Hat der Versicherer den Schaden liquidiert, obwohl Leistungsfreiheit gegeben ist, so kann die Leistung unter den Voraussetzungen des § 1431 ABGB zurückverlangt werden (RIS‑Justiz RS0033755).

Bereits vor dem Hintergrund der bestehenden Judikatur erweist sich die Rechtsansicht der Vorinstanzen, den Beklagten sei eine auf dolus coloratus beruhende Obliegenheitsverletzung vorzuwerfen, der Kausalitätsgegenbeweis daher unzulässig und die Klägerin nach § 1431 ABGB zur Rückforderung der trotz Leistungsfreiheit erfolgten Zahlung berechtigt, als zutreffend.

Nach der Bedingungslage erwirbt der Versicherungsnehmer Anspruch auf Ersatz des den Zeitwertschaden übersteigenden Schadens erst, wenn gesichert ist, dass die Entschädigung zur Gänze zur Wiederherstellung bzw Wiederbeschaffung verwendet wird.

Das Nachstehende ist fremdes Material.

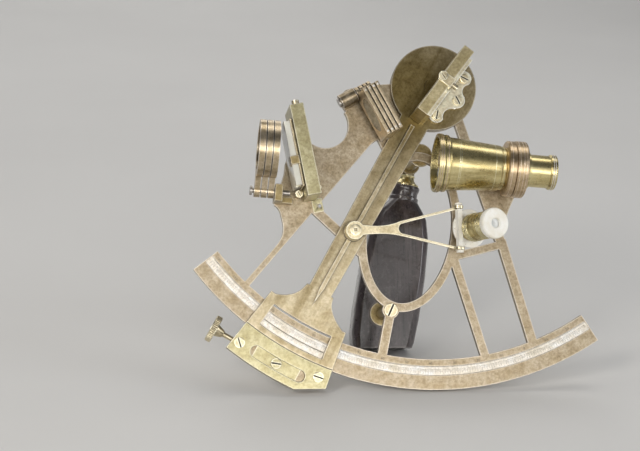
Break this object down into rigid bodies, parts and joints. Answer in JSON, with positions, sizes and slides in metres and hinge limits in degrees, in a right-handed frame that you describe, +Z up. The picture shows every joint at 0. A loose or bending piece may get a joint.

Nachdem der Sachverständige der Klägerin den durch Hagelschlag verursachten Neuwertschaden in Höhe von 23.700 EUR festgestellt hatte und die Klägerin die Beklagten zur Vorlage einer entsprechenden Reparaturrechnung aufgefordert hatte, legten die Beklagten eine ‑ fingierte ‑ Eigenrechnung über den Betrag von 23.700 EUR vor, um die Auszahlung des Neuwertschadens vor Sicherstellung der Wiederherstellung zu erreichen.

Damit haben die Beklagten die ihnen auferlegte Obliegenheit, im Zuge der Schadensabwicklung alle schriftlichen und mündlichen Angaben vollständig und wahrheitsgemäß zu machen, mit Täuschungsabsicht verletzt, um die Auszahlung des Neuwertschadens zu einem Zeitpunkt zu erreichen, zu dem sie über keinen Anspruch auf Ersatz eines über den Zeitwertschaden hinausgehenden Betrags verfügten. Die auf dolus coloratus beruhende Obliegenheitsverletzung hatte damit ‑ unabhängig von der davor erfolgten Schadensfeststellung ‑ unmittelbar Einfluss auf den Umfang der Leistungspflicht der Klägerin.

3. Die Kostenentscheidung gründet sich auf die §§ 41, 50 ZPO. Die Klägerin hat auf die Unzulässigkeit der Revision hingewiesen. Der ERV‑Zuschlag beträgt nach § 23a RATG lediglich 1,80 EUR.